Et cette politique étrangère française qui change soudainement sous l'influence des théories de néoconservateurs qui ont construit les conditions de l'invasion et de la destruction de l'Irak et de l'Afghanistan et de celle de l'ancien Président Sarkozy qui a mis en place de nouveaux fondements et un nouvel attelage qui rompt avec ses principes fondateurs, adhésion et soutien à la politique atlantiste agressive et expansive inspirée et conduite par les Etats-Unis et soutien inconditionnel et indéfectible à Israël.

Et pour prouver sa bonne foi, une première action d'envergure comme cette macabre opération d'envergure de destruction de la Libye conduite grâce à un mandat international arraché au forceps et à l'activisme de Bernard-Henry Levy. Bien entendu, cela ne se dit surtout pas. Et il faut continuer d'aller guerroyer chez les autres.

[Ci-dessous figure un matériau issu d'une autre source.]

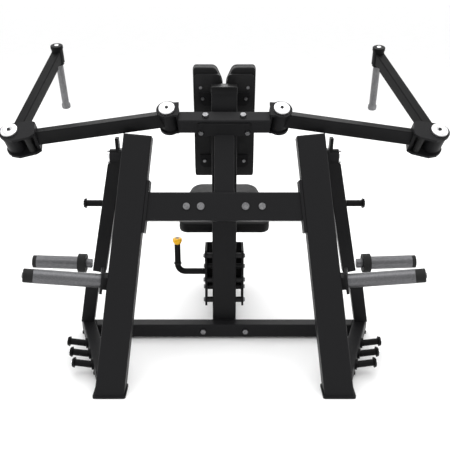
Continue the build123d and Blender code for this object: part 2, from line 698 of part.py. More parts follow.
# ---- seat carriage -------------------------------------------------------------------------------
plate_x = 72.0
with BuildPart() as carriage_weldment:
    for s in (-1, 1):
        with BuildSketch(Plane.YZ.offset(s * plate_x)):
            with BuildLine():
                Polyline((455 + y_shift, 112), (548 + y_shift, 112), (560 + y_shift, 150), (560 + y_shift, 349),
                         (455 + y_shift, 349), close=True)
            make_face()
            fillet(vertices(), 8)
        extrude(amount=4, both=True)
    with BuildSketch(Plane.YZ.offset(-60)):
        with Locations((500 + y_shift, 245)):
            Circle(8.05)
    extrude(amount=-40, mode=Mode.SUBTRACT)
    with BuildSketch(Plane.XY.offset(165)):
        with Locations((0, 552 + y_shift)):
            Rectangle(2 * plate_x - 8, 8)
    extrude(amount=184)
    # seat arm: a tube that rises away from the column
    with BuildSketch(Plane.YZ.offset(-25)):
        with BuildLine():
            Polyline((555 + y_shift, 230), (555 + y_shift, 290), (700 + y_shift, 343), (820 + y_shift, 364),
                     (820 + y_shift, 324), (720 + y_shift, 300), close=True)
        make_face()
    extrude(amount=50)

with BuildPart() as rollers:
    for s in (-1, 1):
        with BuildSketch(Plane.YZ.offset(s * 46.3)):
            with Locations(*[(y + y_shift, z) for y, z in ((470, 135), (500, 178), (470, 222), (500, 268), (470, 325))]):
                Circle(11)
        extrude(amount=s * 21.6)
save(rollers, "carriage_glides")

with BuildPart() as axle_bolts:
    for s in (-1, 1):
        with BuildSketch(Plane.YZ.offset(s * 76.05)):
            with Locations(*[(y + y_shift, z) for y, z in ((470, 135), (500, 178), (470, 222), (500, 268), (470, 325))]):
                RegularPolygon(8, 6)
        extrude(amount=s * 6)
save(axle_bolts, "carriage_bolts")

seat_tilt = 9.0
seat_up = Vector(0, -sin(radians(seat_tilt)), cos(radians(seat_tilt)))
seat_fwd = Vector(0, cos(radians(seat_tilt)), sin(radians(seat_tilt)))
seat_o = at(0, 655, 345)
with BuildPart() as seat_plate:
    with BuildSketch(Plane(origin=seat_o + seat_fwd * 200 - seat_up * 0.15, x_dir=(1, 0, 0), z_dir=-seat_up)):
        RectangleRounded(240, 320, 14)
    extrude(amount=6)
save(seat_plate, "seat_plate")
with BuildPart() as seat_pad:
    with BuildSketch(Plane(origin=seat_o, x_dir=(1, 0, 0), z_dir=seat_up)):
        with BuildLine():
            Polyline((-seat_w_rear / 2, 22), (-seat_w_rear / 2 + 22, 0), (seat_w_rear / 2 - 22, 0), (seat_w_rear / 2, 22),
                     (seat_w_rear / 2 - 6, 210), (seat_w_front / 2, seat_len - 30), (seat_w_front / 2 - 30, seat_len),
                     (-seat_w_front / 2 + 30, seat_len), (-seat_w_front / 2, seat_len - 30), (-seat_w_rear / 2 + 6, 210), close=True)
        make_face()
    extrude(amount=seat_th)
save(seat_pad, "seat_pad")
with BuildPart() as carriage:
    add(carriage_weldment.part)
    with BuildSketch(Plane(origin=seat_o + seat_fwd * 200 - seat_up * 6.25, x_dir=(1, 0, 0), z_dir=seat_up)):
        Rectangle(500, 520)
    extrude(amount=200, mode=Mode.SUBTRACT)
save(carriage, "seat_carriage")

# ---- release lever ------------------------------------------------------------------------------------
rel_y, rel_z = 500.0, 245.0
with BuildPart() as release_lever:
    with BuildSketch(Plane(origin=at(-76.4, rel_y, rel_z), x_dir=(0, 1, 0), z_dir=(-1, 0, 0))):
        Circle(12)
    extrude(amount=78)
    with BuildSketch(Plane(origin=at(-76.4, rel_y, rel_z), x_dir=(0, 1, 0), z_dir=(1, 0, 0))):
        Circle(8)
    extrude(amount=12)
    with BuildSketch(Plane(origin=at(-154.4, rel_y, rel_z), x_dir=(0, 1, 0), z_dir=(-1, 0, 0))):
        Circle(12)
    revolve(axis=Axis(origin=at(-154.4, rel_y, rel_z + 30), direction=(0, 1, 0)), revolution_arc=90)
    with BuildSketch(Plane(origin=at(-184.4, rel_y, rel_z + 30), x_dir=(1, 0, 0), z_dir=(0, 0, 1))):
        Circle(12)
    extrude(amount=88)
save(release_lever, "release_lever")
with BuildPart() as release_knob:
    with BuildSketch(Plane(origin=at(-184.4, rel_y, rel_z + 118.05), x_dir=(1, 0, 0), z_dir=(0, 0, 1))):
        Circle(18.5)
    extrude(amount=24)
    fillet(release_knob.edges().filter_by(GeomType.CIRCLE), 6)
save(release_knob, "release_knob")

# ---- bolts and screws -----------------------------------------------------------------------------------
with BuildPart() as frame_bolts:
    # crossbar: two on top, their nuts below, two in front
    for x in (-66, 66):
        with BuildSketch(Plane(origin=bar_c + bar_up * (bar_h / 2 + 0.1) + Vector(x, 0, 0), x_dir=(1, 0, 0), z_dir=bar_up)):
            RegularPolygon(11, 6)
        extrude(amount=8)
        with BuildSketch(Plane(origin=bar_c - bar_up * (bar_h / 2 + 0.1) + Vector(x, 8, 0), x_dir=(1, 0, 0), z_dir=-bar_up)):
            RegularPolygon(11, 6)
        extrude(amount=14)
        with BuildSketch(Plane(origin=bar_c - bar_fwd * (bar_d / 2 + 7.15) - bar_up * 18 + Vector(x * 1.24, 0, 0), x_dir=(1, 0, 0), z_dir=-bar_fwd)):
            RegularPolygon(9, 6)
        extrude(amount=7)
    beam_n = Vector(0, -0.911, 0.412)
    for x, r in ((-132, 12), (132, 12), (-82, 13), (74, 13)):
        with BuildSketch(Plane(origin=beam_c + beam_n * (beam_d / 2 + 0.1) + Vector(x, 0, 0), x_dir=(1, 0, 0), z_dir=beam_n)):
            Circle(r)
        extrude(amount=4)
    for x in (-83, 83):
        with BuildSketch(Plane.XZ.offset(-(390.9 + y_shift))):
            with Locations((x, 34)):
                RegularPolygon(11, 6)
        extrude(amount=7)
    for x, h in ((87, 152), (80, 112), (79, -8), (76, -138)):
        for s in (-1, 1):
            behind = 47.5 if h < 150 else 40.3
            with BuildSketch(Plane(origin=at(s * x, pad_y, 822) - pad_out * behind + pad_up * h, x_dir=(1, 0, 0), z_dir=-pad_out)):
                Circle(6)
            extrude(amount=4)
save(frame_bolts, "bolts_and_screws")
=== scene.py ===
import bpy, bmesh, json, math
import numpy as np
from mathutils import Vector, Matrix, noise


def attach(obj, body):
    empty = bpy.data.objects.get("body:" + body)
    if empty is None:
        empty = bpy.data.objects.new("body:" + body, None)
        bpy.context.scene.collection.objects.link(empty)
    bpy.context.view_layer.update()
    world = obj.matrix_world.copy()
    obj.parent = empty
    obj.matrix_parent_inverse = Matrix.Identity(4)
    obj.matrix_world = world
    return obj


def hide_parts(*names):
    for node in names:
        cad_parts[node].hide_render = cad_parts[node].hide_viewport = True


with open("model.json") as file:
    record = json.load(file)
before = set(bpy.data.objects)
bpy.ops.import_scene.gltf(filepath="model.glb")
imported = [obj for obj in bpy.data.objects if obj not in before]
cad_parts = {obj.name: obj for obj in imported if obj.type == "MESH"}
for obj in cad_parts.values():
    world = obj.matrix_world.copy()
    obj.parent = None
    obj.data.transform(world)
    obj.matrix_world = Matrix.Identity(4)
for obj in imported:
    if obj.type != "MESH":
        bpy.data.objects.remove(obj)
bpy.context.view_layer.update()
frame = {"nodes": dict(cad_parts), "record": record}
nodes = frame["nodes"]
scene = bpy.context.scene
YS = -0.51954                     # post-foot datum to origin, as in the CAD


def at(x, y, z):
    return Vector((x / 1000.0, y / 1000.0 + YS, z / 1000.0))


# ---------------------------------------------------------------- camera
cam_data = bpy.data.cameras.new("camera")
cam_data.lens = 52.0
cam_data.sensor_width = 36.0
cam_data.shift_x = 0.0016
cam_data.clip_end = 60
cam = bpy.data.objects.new("camera", cam_data)
scene.collection.objects.link(cam)
cam.location = (0.0, -1.877 + YS, 1.306)
cam.rotation_euler = (math.radians(90 - 20), 0, 0)
scene.camera = cam


# ---------------------------------------------------------------- materials
def new_mat(name, color, rough, metallic=0.0, spec=0.5, coat=0.0, coat_rough=0.1):
    m = bpy.data.materials.new(name)
    m.use_nodes = True
    nt = m.node_tree
    b = nt.nodes["Principled BSDF"]
    b.inputs["Base Color"].default_value = (*color, 1)
    b.inputs["Roughness"].default_value = rough
    b.inputs["Metallic"].default_value = metallic
    b.inputs["Specular IOR Level"].default_value = spec
    b.inputs["Coat Weight"].default_value = coat
    b.inputs["Coat Roughness"].default_value = coat_rough
    return m, nt, b


def obj_coords(nt):
    return nt.nodes.new("ShaderNodeTexCoord").outputs["Object"]


def noise_tex(nt, vec, scale, detail=3.0, rough=0.5):
    n = nt.nodes.new("ShaderNodeTexNoise")
    n.inputs["Scale"].default_value = scale
    n.inputs["Detail"].default_value = detail
    n.inputs["Roughness"].default_value = rough
    nt.links.new(vec, n.inputs["Vector"])
    return n.outputs["Fac"]


def ramp(nt, fac, stops):
    r = nt.nodes.new("ShaderNodeValToRGB")
    els = r.color_ramp.elements
    while len(els) > 1:
        els.remove(els[0])
    els[0].position, els[0].color = stops[0][0], stops[0][1]
    for p, c in stops[1:]:
        e = els.new(p)
        e.color = c
    nt.links.new(fac, r.inputs["Fac"])
    return r.outputs["Color"]


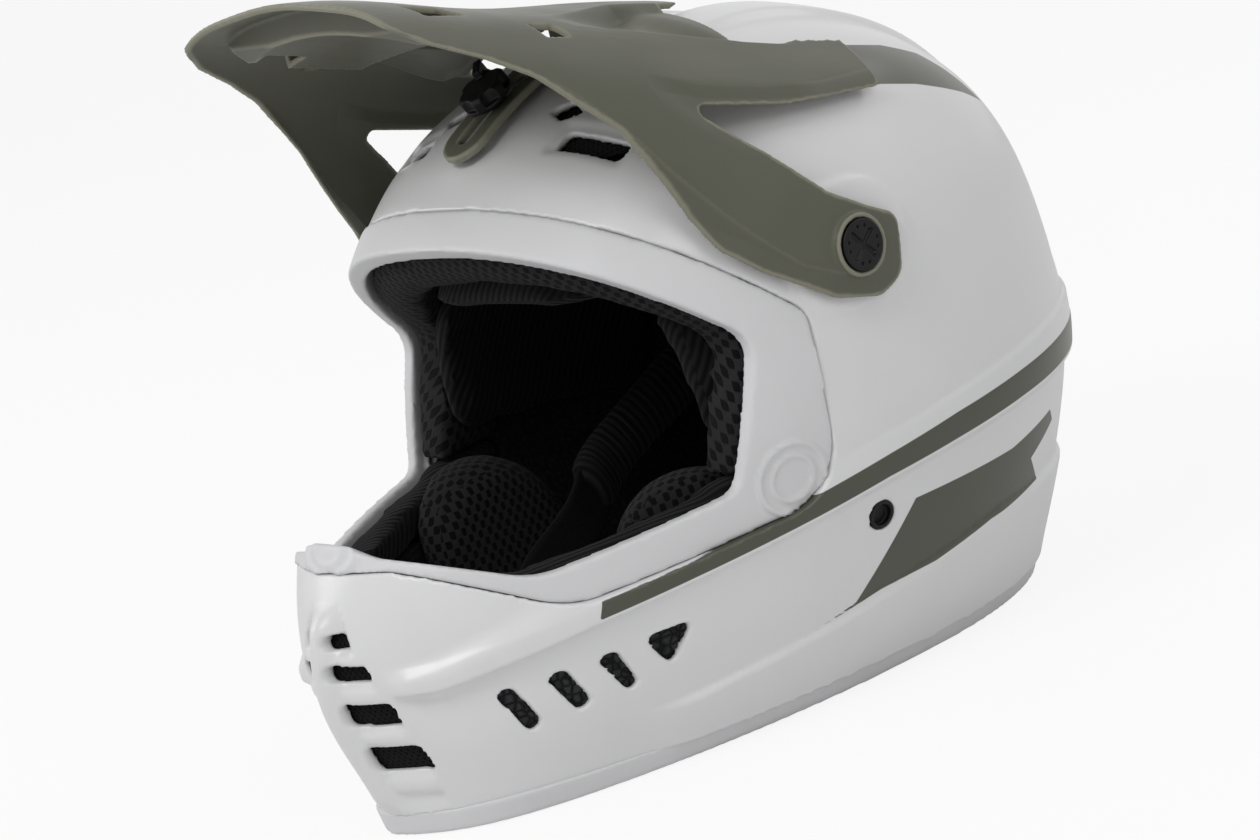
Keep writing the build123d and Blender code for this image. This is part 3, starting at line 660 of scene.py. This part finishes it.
def carve(piece, cutters, operation="DIFFERENCE"):
    joined = bmesh.new()
    for cutter in cutters:
        joined.from_mesh(cutter.data)
        bpy.data.objects.remove(cutter)
    mesh = bpy.data.meshes.new("cutter")
    joined.to_mesh(mesh)
    joined.free()
    tool = bpy.data.objects.new("cutter", mesh)
    scene.collection.objects.link(tool)
    cut = piece.modifiers.new("cut", "BOOLEAN")
    cut.operation = operation
    cut.solver = "EXACT"
    cut.object = tool
    applied(piece)
    bpy.data.objects.remove(tool)
    return piece


def mirrored(outline):
    return [(-x, y) for x, y in reversed(outline)]


shellCuts = {
    "seam": ([(-260, 340), (-208, 340), (-97, 218), (-29, 155), (-32, 87), (-134, 77), (-176, 104), (-260, 105)],
             [1, 1, 30, 12, 24, 30, 8, 1]),
    "side": [[(-159.5, 51), (-154.7, 53), (-145.4, 35.5), (-149.8, 33.5)],
             [(-144, 53), (-137.3, 53.5), (-128.6, 37.5), (-133.9, 36.6)],
             [(-126.8, 54), (-120.1, 55), (-112, 38.8), (-116.7, 38.6)],
             [(-110, 56.2), (-91.8, 57.6), (-100.3, 42.5)]],
    "chin": [(81, 5, 2.8, 12.8), (69.3, 5.8, 3, 20.6), (52.5, 9, 5, 25), (33.2, 10.5, 5.5, 26)], "chinLean": 4,
    # forehead intakes: corners on the surface, corner radius
    "brow": [([(42.8, -67.0, 230.7), (44.0, -59.6, 235.2), (71.6, -54.2, 227.9), (70.8, -61.2, 223.6)], 1.4),
             ([(27.5, -53, 241.3), (33, -46, 243.6), (43.5, -50.4, 240.0), (35.5, -55.8, 238.8)], 0.8)],
    "rear": (14, 38, 140, 150), "port": (-12, 70, 5.5), "pivot": (-6, 173, 6.0), "corner": 1.8,
}


def shellCutters():
    cuts = shellCuts
    cutters = [prism("seamCut", roundedOutline(*cuts["seam"], 14), -200, 200)]
    for outline in cuts["side"]:
        shape = roundedOutline(outline, [cuts["corner"]] * len(outline), 4)
        cutters += [prism("vent", shape, 40, 160), prism("vent", shape, -160, -40)]
    drop = math.tan(math.radians(cuts["chinLean"]))
    for height, tall, start, end in cuts["chin"]:
        low, high = height - tall / 2, height + tall / 2
        fall = (end - start) / 2 * drop
        corners = [(start, low + fall), (end, low - fall), (end, high - fall), (start, high + fall)]
        shape = roundedOutline(corners, [cuts["corner"]] * 4, 4)
        cutters += [prism("slot", shape, -225, -155, "y"), prism("slot", mirrored(shape), -225, -155, "y")]
    for corners, radius in cuts["brow"]:
        cutters += [squareCut(corners, radius, sign) for sign in (1, -1)]
    start, end, low, high = cuts["rear"]
    for sign in (1, -1):
        a, b = sorted((sign * start, sign * end))
        outlet = [(120, low), (180, low), (180, high), (120, high)]
        cutters.append(prism("outlet", roundedOutline(outlet, [0] * 4), a, b))
        y, z, radius = cuts["port"]
        cutters.append(roundBar("port", (sign * 80, y, z), (sign, 0, 0), radius, 0, 60))
        y, z, radius = cuts["pivot"]
        cutters.append(roundBar("pivot", (sign * 100, y, z), (sign, 0, 0), radius, 0, 40))
    return cutters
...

Les dirigeants français actuels ont saisi l'opportunité d'un drame dont l'émotion suscitée est immense et compréhensible pour choisir l'engrenage de la guerre et de l'agression.

La France réputée pour sa diplomatie incarnée par des diplomates de renom comme Cheysson, De Villepin, avant que d'autres comme Kouchner ne la réduisent à un sac de riz porté sur l'épaule et un ambigu droit à l'ingérence en bandoulière, se retrouve aujourd'hui engagée dans un processus destructeur qui n'aurait jamais du être le sien. L'impact qu'il aura sur ses relations avec le monde musulman ne sera connu que bien plus tard. Il sera en tous les cas immense. Bien entendu, cela ne se dit surtout pas.

Il y a mort d'hommes. De ces personnes innocentes, déjà adultes, qui ne demandaient qu'à vivre. Oui les morts souvent se valent et se ressemblent. Ils ne demandaient tous qu'à continuer de vivre.